I doubt all this. For one thing, I look around me, in the many different places I’ve been, and while I’ve met some genuinely good people (and I don’t include myself in that number!), I see little evidence that people generally are more moral now than before. Yet aside from this, it’s particularly this claim to universal moral concern I find dubious. Are people more moral because they’re concerned about people they do not know or cannot see? Possibly, though I feel it is impossible to really love someone without coming to know them, and more importantly I see little evidence this is reflected in better treatment of the people we do see, in the way we treat our families, our neighbours, those people who need service and are right before our eyes. Does giving money to a charity to people whose identities – because we do not know them – are little more than a fictional construction in our head compensate for lack of service, apathy or even hatred of those people we interact with every day? To draw upon John, if we do not love not our brother who we can see, how can we love our brother whom we have not seen?

Charity, meaning the pure love of Christ, is not a strength of mine, and its one I’m working on. I also don’t think that concern for the general welfare of humanity is a bad thing. Yet it strikes me as a very effective deflection if such a generalised concern for people as an abstract distracts us from actually developing charity for the very real individuals in front of us.

Advertisements

The real posthumanism

So I’ve recently been thinking about posthumanism, and particularly transhumanism – that is the idea that the human condition can be surpassed, and particularly avoided by technological means. In transhumanism this usually runs along lines of predicting a technological singularity, involving the creation of advanced AIs who will then lead to a cascade of technologies that, among other things, abolish death. It’s pretty clear to me that this is, in a sense, religion for atheist technophiles, the aptly named “rapture of the nerds”, complete with messiah and forthcoming new age that will bring life for believers. The existence of a so-called “Mormon transhumanist society” doesn’t really falsify that, since it turns out that tends to go along with rejecting essential LDS ideas about the death & resurrection of Jesus Christ (as opposed to technology) bringing resurrection to all mankind, let alone ideas about God.

Now there’s lots that could be discussed about these ideas. On one level, they could be potentially scary – people wanting to create super-intelligent AIs and turn themselves into machines does sound a little like something out of a technological dystopia, particularly with the somewhat naive hope that said new AIs would rain gifts rather than nuclear weapons down upon humanity (has Terminator taught us nothing? More to the point, wouldn’t Terminator give the AI ideas?) That is, it would be scary if I considered it all that possible at all.
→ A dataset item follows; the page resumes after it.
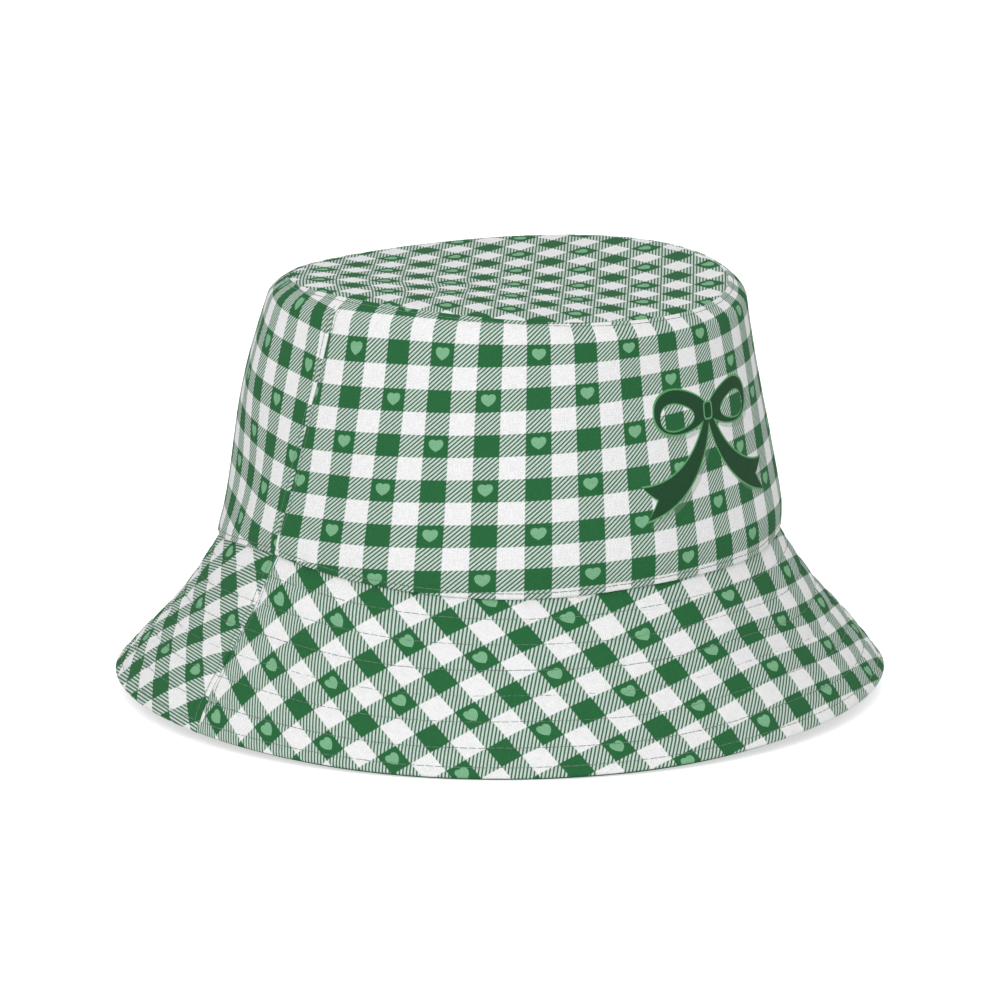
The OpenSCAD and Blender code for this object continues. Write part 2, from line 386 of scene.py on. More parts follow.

I don’t – progress is not inevitable, technological progress is not inevitably exponential (indeed in lots of fields it has slowed down), I severely doubt strong AIs are possible, and I don’t believe uploading someone’s memories, even if possible, entails immortality (if possible at all, it’d just be creating a AI with a copy of your memories, particularly evident if you leave the original alive…)

That said, I can understand some positive reasons as to why the idea would be attractive. The human condition comes with a lot of frailties. Death seems to be the one mentioned most in transhumanist circles, but there’s also sickness generally. I can definitely understand that one – I’m not dying, but I’ve certainly felt pretty grotty the last few days, and sure wish I could surpass that limitation. Then there’s the various weaknesses we have, the limitations on our abilities, on our minds and our bodies. When put in those terms, the desire to exceed the limits imposed by our present existence can be understandable.

Yet, as I have realised the last couple of weeks, it is the restored gospel that has this, and indeed the only real way to do this. We understand from revelation that we lived prior to our earthly existence, prior to assuming our earthly, mortal existence (D&C 93:29, Moses 3:5, Abraham 3:22-26). Our life as a human being is to help prepare us for eternity (Alma 34:33). Our personalities will in some fashion persist (Alma 34:34), as will our social relations (D&C 130:2). But much of what is the human condition is temporary. Rather, if we are faithful we can progress, receive all that the Father has (D&C 84:38), “receive of his fulness” (D&C 93:19) and become “gods”, “from everlasting to everlasting”, and having “all power” (D&C 132:20).

Our mortal existence then is somewhat like that of a caterpillar – limited, but a stage of existence through which we have to progress, and which through the gospel we may transcend completely. This is the only real hope for a genuine transcending of the human condition. In comparison, transhumanism offers to augment the caterpillar. It has no real power to turn the caterpillar into a butterfly.